The exterior presents a stately succession of arched windows on the top 4 floors, each consisting of 2 Corinthian columns with another Corinthian in between.
This basic window unit is repeated 92 times on the
two façades, one facing Broadway and he other facing Broome Street
(above). There are 4 tiers of each of these arches, one above the other,
each supporting a full entablature that runs around the two sides,
giving a strong horizontal line at every floor. Cast-Iron Architecture in New York, Margot Gayle and Edmund V. Gillon Jr.
I haven’t been inside the building but among its other attributes is the poresence of the very first Elisha Otiselevator. Architect Gaynor also placed the first elevators west of the Mississippi in San Francisco’s Palace Hotel.
The big clock on the Broadway side has been stopped for some time.
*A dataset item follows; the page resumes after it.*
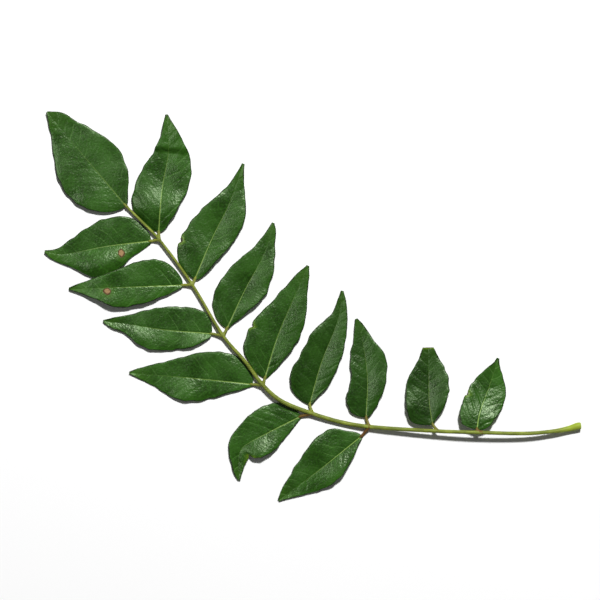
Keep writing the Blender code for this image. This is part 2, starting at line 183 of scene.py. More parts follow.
# Midrib in mm from base to tip; half-widths left and right at widthStations; midrib heights at riseStations; how
# steeply each half rises at foldStations; the share of that rise that its margin loses again; how far a lobe is
# tucked down beside the stalk, in mm; damage. The pair of colour factors, left half then right half, is painted
# light and shade for how the light falls on each half.
leaflets = {
    "leaflet_terminal": dict(
        node=None,
        ribPale=0.45,
        paintedLightShade=(1.0, 0.93),
        midrib=((-57.8, 31.0), (-69.6, 45.0), (-82.3, 60.1)),
        left=(5.3, 10.2, 11.7, 9.3, 4.6, 1.7),
        right=(2.5, 7.3, 9.6, 8.1, 5.1, 3.2),
        rise=(1.0, 1.1, 0.9, 0.7, 0.5, 0.8),
        foldLeft=(0.08, 0.1, 0.06, 0.08, 0.1),
        foldRight=(0.05, 0.0, 0.0, 0.03, -0.03),
        curl=(0.7, 0.5),
        tuck=(0.0, 0.0),
        veinDepth=0.04,
        grooveDepth=0.02,
    ),
    "leaflet_right_1": dict(
        node=1,
        paintedLightShade=(0.96, 1.05),
        midrib=((-47.6, 22.9), (-46.5, 36.4), (-44.5, 48.8), (-45.1, 59.3)),
        left=(4.7, 8.8, 8.3, 5.7, 2.9, 1.3),
        right=(2.4, 5.3, 7.9, 7.7, 3.9, 1.6),
        rise=(0.6, 2.0, 0.65, 0.3, 0.4, 0.5),
        foldLeft=(0.04, 0.06, 0.08, 0.08, 0.04),
        foldRight=(0.12, 0.1, 0.14, 0.16, 0.08),
        curl=(0.6, 0.5),
        tuck=(2.0, 0.0),
        crease=(0.70, 0.026, 1.0),
    ),
    "leaflet_right_2": dict(
        node=2,
        paintedLightShade=(0.92, 0.96),
        midrib=((-36.4, 8.3), (-30.7, 21.6), (-25.7, 31.8), (-21.4, 44.1)),
        left=(5.5, 9.0, 8.2, 5.9, 2.4, 0.9),
        right=(2.2, 4.2, 6.4, 6.5, 3.1, 1.2),
        rise=(0.9, 1.2, 0.45, 0.55, 0.3, 0.35),
        foldLeft=(0.04, 0.08, 0.14, 0.1, 0.06),
        foldRight=(0.18, 0.3, 0.24, 0.18, 0.1),
        curl=(0.4, 0.4),
        tuck=(0.8, 0.0),
        bite=('left', 0.24, 0.02, 0.9),
    ),
    "leaflet_right_3": dict(
        node=3,
        paintedLightShade=(0.86, 0.87),
        midrib=((-26.4, -6.9), (-20.5, 5.6), (-15.0, 16.0), (-12.1, 25.8)),
        left=(4.9, 8.1, 7.8, 5.9, 3.0, 1.2),
        right=(1.2, 3.7, 6.4, 5.3, 2.6, 1.6),
        rise=(0.7, 1.1, 0.5, 0.6, 0.27, 0.35),
        foldLeft=(0.06, 0.12, 0.14, 0.1, 0.06),
        foldRight=(0.18, 0.28, 0.24, 0.2, 0.12),
        curl=(0.3, 0.4),
        tuck=(0.3, 0.0),
    ),
    "leaflet_right_4": dict(
        node=4,
        paintedLightShade=(0.92, 0.94),
        midrib=((-14.7, -22.4), (-10.8, -9.8), (-5.9, 2.0), (-1.3, 12.5)),
        left=(4.8, 9.1, 8.8, 6.0, 3.4, 1.7),
        right=(1.7, 4.3, 6.4, 5.8, 3.2, 1.6),
        rise=(0.5, 0.8, 0.5, 0.27, 0.25, 0.25),
        foldLeft=(0.08, 0.12, 0.1, 0.06, 0.04),
        foldRight=(0.12, 0.2, 0.22, 0.2, 0.1),
        curl=(0.5, 0.4),
        tuck=(0.5, 0.0),
        bite=('left', 0.37, 0.016, 1.0),
    ),
    "leaflet_right_5": dict(
        node=5,
        paintedLightShade=(0.7, 0.77),
        midrib=((-0.8, -30.6), (2.8, -17.8), (7.9, -4.5), (9.3, 4.7)),
        left=(5.4, 8.2, 6.9, 5.9, 2.3, 1.0),
        right=(1.4, 4.2, 5.4, 4.6, 2.7, 1.5),
        rise=(0.6, 0.8, 0.6, 0.4, 0.27, 0.3),
        foldLeft=(0.12, 0.22, 0.22, 0.16, 0.08),
        foldRight=(0.16, 0.28, 0.3, 0.24, 0.1),
        curl=(0.3, 0.35),
        tuck=(0.3, 0.0),
        veinDepth=0.12,
    ),
    "leaflet_right_6": dict(
        node=6,
        paintedLightShade=(0.7, 0.79),
        midrib=((16.7, -34.6), (17.1, -22.3), (15.3, -9.6), (13.6, -4.0)),
        left=(5.0, 6.5, 5.0, 4.9, 2.7, 1.4),
        right=(2.0, 4.2, 6.0, 6.2, 2.9, 1.5),
        rise=(0.8, 0.9, 0.7, 0.45, 0.3, 0.35),
        foldLeft=(0.1, 0.18, 0.2, 0.14, 0.06),
        foldRight=(0.24, 0.34, 0.24, 0.22, 0.1),
        curl=(0.3, 0.4),
        tuck=(0.3, 0.0),
    ),
    "leaflet_right_7": dict(
        node=7,
        paintedLightShade=(0.64, 0.69),
        midrib=((37.3, -36.7), (36.3, -29.9), (36.1, -21.5), (35.9, -12.9)),
        left=(5.8, 7.3, 7.2, 6.5, 3.7, 2.3),
        right=(1.0, 4.4, 6.1, 6.1, 4.2, 2.5),
        rise=(2.0, 1.6, 1.0, 0.6, 0.4, 0.4),
        foldLeft=(0.08, 0.16, 0.16, 0.14, 0.08),
        foldRight=(0.22, 0.34, 0.28, 0.16, 0.08),
        curl=(0.3, 0.3),
        tuck=(0.3, 0.2),
        tornHalf=1.7,
    ),
    "leaflet_right_8": dict(
        node=8,
        paintedLightShade=(0.95, 1.16),
        midrib=((50.9, -38.2), (51.8, -33.3), (54.9, -25.0), (57.6, -16.2)),
        left=(4.9, 6.1, 6.0, 5.2, 2.9, 0.9),
        right=(3.6, 5.2, 6.0, 5.5, 2.9, 1.0),
        rise=(3.2, 2.5, 1.2, 0.35, 0.3, 0.5),
        foldLeft=(0.0, 0.02, 0.04, 0.12, 0.1),
        foldRight=(0.0, 0.06, 0.1, 0.02, 0.04),
        curl=(0.3, 0.3),
        tuck=(0.2, 0.2),
        bite=('left', 0.4, 0.025, 0.55),
        veinDepth=0.16,
    ),
    "leaflet_left_1": dict(
        node=1,
        paintedLightShade=(1.14, 0.95),
        midrib=((-50.0, 20.1), (-63.8, 18.4), (-77.3, 16.0), (-83.0, 16.8)),
        left=(1.8, 4.6, 8.5, 8.6, 3.7, 1.8),
        right=(4.7, 8.4, 8.6, 6.3, 3.3, 1.1),
        rise=(0.45, 0.5, 0.4, 0.4, 0.5, 0.8),
        foldLeft=(0.14, 0.34, 0.42, 0.28, 0.12),
        foldRight=(0.04, 0.04, 0.02, 0.02, 0.0),
        curl=(0.9, 0.5),
        tuck=(0.0, 0.15),
        spot=((9.6, -2.7), (1.0, 1.25)),
        veinDepth=0.03,
    ),
    "leaflet_left_2": dict(
        node=2,
        paintedLightShade=(1.1, 1.05),
        midrib=((-40.2, 6.4), (-56.0, 5.8), (-75.5, 5.2)),
        left=(1.6, 3.7, 5.6, 6.1, 3.0, 1.2),
        right=(4.6, 8.2, 7.7, 5.2, 2.9, 1.4),
        rise=(0.6, 1.4, 1.7, 1.65, 1.25, 0.45),
        foldLeft=(0.05, 0.08, 0.12, 0.2, 0.14),
        foldRight=(0.04, 0.04, 0.03, 0.04, 0.02),
        curl=(0.5, 0.5),
        tuck=(0.0, 0.2),
        spot=((23.4, -1.1), (1.25, 1.0)),
    ),
    "leaflet_left_3": dict(
        node=3,
        paintedLightShade=(1.1, 0.91),
        midrib=((-31.2, -8.7), (-45.6, -7.5), (-58.0, -5.6), (-64.9, -4.8)),
        left=(2.3, 4.9, 6.3, 6.3, 2.9, 1.7),
        right=(5.8, 7.6, 7.4, 5.6, 2.7, 1.3),
        rise=(0.5, 0.6, 0.5, 0.4, 0.3, 0.4),
        foldLeft=(0.28, 0.12, 0.14, 0.3, 0.16),
        foldRight=(0.04, 0.04, 0.03, 0.03, 0.02),
        curl=(0.45, 0.5),
        tuck=(0.0, 0.35),
        veinDepth=0.04,
    ),
    "leaflet_left_4": dict(
        node=4,
        paintedLightShade=(1.1, 0.97),
        midrib=((-18.5, -24.4), (-35.8, -22.6), (-56.8, -20.8)),
        left=(1.5, 3.8, 6.7, 6.9, 3.5, 1.4),
        right=(5.8, 8.7, 8.6, 6.1, 3.4, 1.7),
        rise=(0.45, 0.55, 0.45, 0.3, 0.27, 0.35),
        foldLeft=(0.08, 0.08, 0.2, 0.1, 0.06),
        foldRight=(0.03, 0.03, 0.03, 0.03, 0.02),
        curl=(0.5, 0.5),
        tuck=(0.0, 0.4),
    ),
    "leaflet_left_5": dict(
        node=5,
        paintedLightShade=(1.04, 1.02),
        midrib=((-3.6, -34.3), (-14.5, -39.8), (-21.3, -43.7), (-22.8, -46.8), (-22.7, -54.1)),
        left=(1.2, 3.3, 5.8, 5.4, 2.7, 1.1),
        right=(5.0, 7.6, 7.9, 5.9, 2.5, 1.6),
        rise=(0.5, 0.5, 0.8, 1.2, 0.8, 0.6),
        foldLeft=(0.06, 0.14, 0.34, 0.26, 0.2),
        foldRight=(0.0, 0.0, 0.02, 0.02, 0.0),
        curl=(0.4, 0.5),
        tuck=(0.0, 0.5),
        bite=("left", 0.69, 0.045, 1.0),
    ),
    "leaflet_left_6": dict(
        node=6,
        paintedLightShade=(1.15, 0.98),
        midrib=((15.3, -40.4), (2.3, -50.8), (-10.5, -60.4)),
        left=(1.3, 3.7, 5.9, 5.4, 3.0, 1.2),
        right=(3.2, 8.0, 8.1, 6.4, 3.7, 1.9),
        rise=(0.4, 0.8, 1.3, 0.8, 0.3, 0.35),
        foldLeft=(0.24, 0.34, 0.16, 0.1, 0.08),
        foldRight=(0.04, 0.04, 0.03, 0.03, 0.02),
        curl=(0.4, 0.5),
        tuck=(0.0, 0.2),
    ),
}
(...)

I don’t know if it was originally part of the building.
The Haughwout Building was, in the early 1960s, in the gunsights of traffic czar Robert Moses, who wished to build the Lower Manhattan Expressway along
Broome Street to connect the Williamsburg and Manhattan Bridges and
Holland Tunnel. An elevated expressway would have been erected over
Broome and all the buildings on its north side would have been torn down
to accommodate the expressway’s width. For a variety of reasons that
included the staunch opposition of coalition of activists and
neighborhood residents, however, the massive project was stalled and
finally demapped in 1969 even though some of the approaches near the
Manhattan Bridge, and an underground approach at Broome and Chrystie
Streets, had already been started. Soho, then a depopulated, nearly
deserted area, would subsequently flourish, though mostly for the
higher-incomed.
In August 2005 I walked the Soho Castiron District
and shot a few dozen pictures of the wonders found there; I haven’t had
time to post them but hopefully will sometime in 2008. Three of the
Haughwout pictures were done that day.